**Work to complete**
Retype the listing that follows, exactly as written.
____ Data entries
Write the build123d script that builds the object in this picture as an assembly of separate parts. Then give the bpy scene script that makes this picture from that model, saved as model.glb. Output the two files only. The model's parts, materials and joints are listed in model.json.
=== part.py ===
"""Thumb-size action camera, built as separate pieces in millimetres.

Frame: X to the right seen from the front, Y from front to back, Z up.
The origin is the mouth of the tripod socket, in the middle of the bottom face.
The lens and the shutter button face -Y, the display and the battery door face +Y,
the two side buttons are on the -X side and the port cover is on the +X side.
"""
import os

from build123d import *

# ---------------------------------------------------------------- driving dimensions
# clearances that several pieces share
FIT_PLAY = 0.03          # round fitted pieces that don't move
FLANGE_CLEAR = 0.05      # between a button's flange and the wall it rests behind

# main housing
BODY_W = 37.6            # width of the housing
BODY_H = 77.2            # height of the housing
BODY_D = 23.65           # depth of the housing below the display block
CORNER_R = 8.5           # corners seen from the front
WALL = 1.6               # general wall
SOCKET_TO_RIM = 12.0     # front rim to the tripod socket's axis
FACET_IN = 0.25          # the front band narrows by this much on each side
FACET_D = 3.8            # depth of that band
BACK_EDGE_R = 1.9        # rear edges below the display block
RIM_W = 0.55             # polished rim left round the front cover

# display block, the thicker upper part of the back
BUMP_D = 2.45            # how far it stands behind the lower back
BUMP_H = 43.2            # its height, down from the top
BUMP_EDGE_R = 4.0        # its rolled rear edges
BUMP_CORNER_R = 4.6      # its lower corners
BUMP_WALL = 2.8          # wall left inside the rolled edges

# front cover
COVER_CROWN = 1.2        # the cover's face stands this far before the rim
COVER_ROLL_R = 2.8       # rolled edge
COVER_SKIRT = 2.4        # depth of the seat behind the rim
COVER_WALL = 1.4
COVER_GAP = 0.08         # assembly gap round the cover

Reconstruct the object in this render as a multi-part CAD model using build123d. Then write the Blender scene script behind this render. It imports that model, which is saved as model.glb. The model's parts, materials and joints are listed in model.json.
________
**Written solution**
Write the build123d script that builds the object in this picture as an assembly of separate parts. Then give the bpy scene script that makes this picture from that model, saved as model.glb. Output the two files only. The model's parts, materials and joints are listed in model.json.
=== part.py ===
"""Thumb-size action camera, built as separate pieces in millimetres.

Frame: X to the right seen from the front, Y from front to back, Z up.
The origin is the mouth of the tripod socket, in the middle of the bottom face.
The lens and the shutter button face -Y, the display and the battery door face +Y,
the two side buttons are on the -X side and the port cover is on the +X side.
"""
import os

from build123d import *

# ---------------------------------------------------------------- driving dimensions
# clearances that several pieces share
FIT_PLAY = 0.03          # round fitted pieces that don't move
FLANGE_CLEAR = 0.05      # between a button's flange and the wall it rests behind

# main housing
BODY_W = 37.6            # width of the housing
BODY_H = 77.2            # height of the housing
BODY_D = 23.65           # depth of the housing below the display block
CORNER_R = 8.5           # corners seen from the front
WALL = 1.6               # general wall
SOCKET_TO_RIM = 12.0     # front rim to the tripod socket's axis
FACET_IN = 0.25          # the front band narrows by this much on each side
FACET_D = 3.8            # depth of that band
BACK_EDGE_R = 1.9        # rear edges below the display block
RIM_W = 0.55             # polished rim left round the front cover

# display block, the thicker upper part of the back
BUMP_D = 2.45            # how far it stands behind the lower back
BUMP_H = 43.2            # its height, down from the top
BUMP_EDGE_R = 4.0        # its rolled rear edges
BUMP_CORNER_R = 4.6      # its lower corners
BUMP_WALL = 2.8          # wall left inside the rolled edges

# front cover
COVER_CROWN = 1.2        # the cover's face stands this far before the rim
COVER_ROLL_R = 2.8       # rolled edge
COVER_SKIRT = 2.4        # depth of the seat behind the rim
COVER_WALL = 1.4
COVER_GAP = 0.08         # assembly gap round the cover

Reconstruct the object in this render as a multi-part CAD model using build123d. Then write the Blender scene script behind this render. It imports that model, which is saved as model.glb. The model's parts, materials and joints are listed in model.json.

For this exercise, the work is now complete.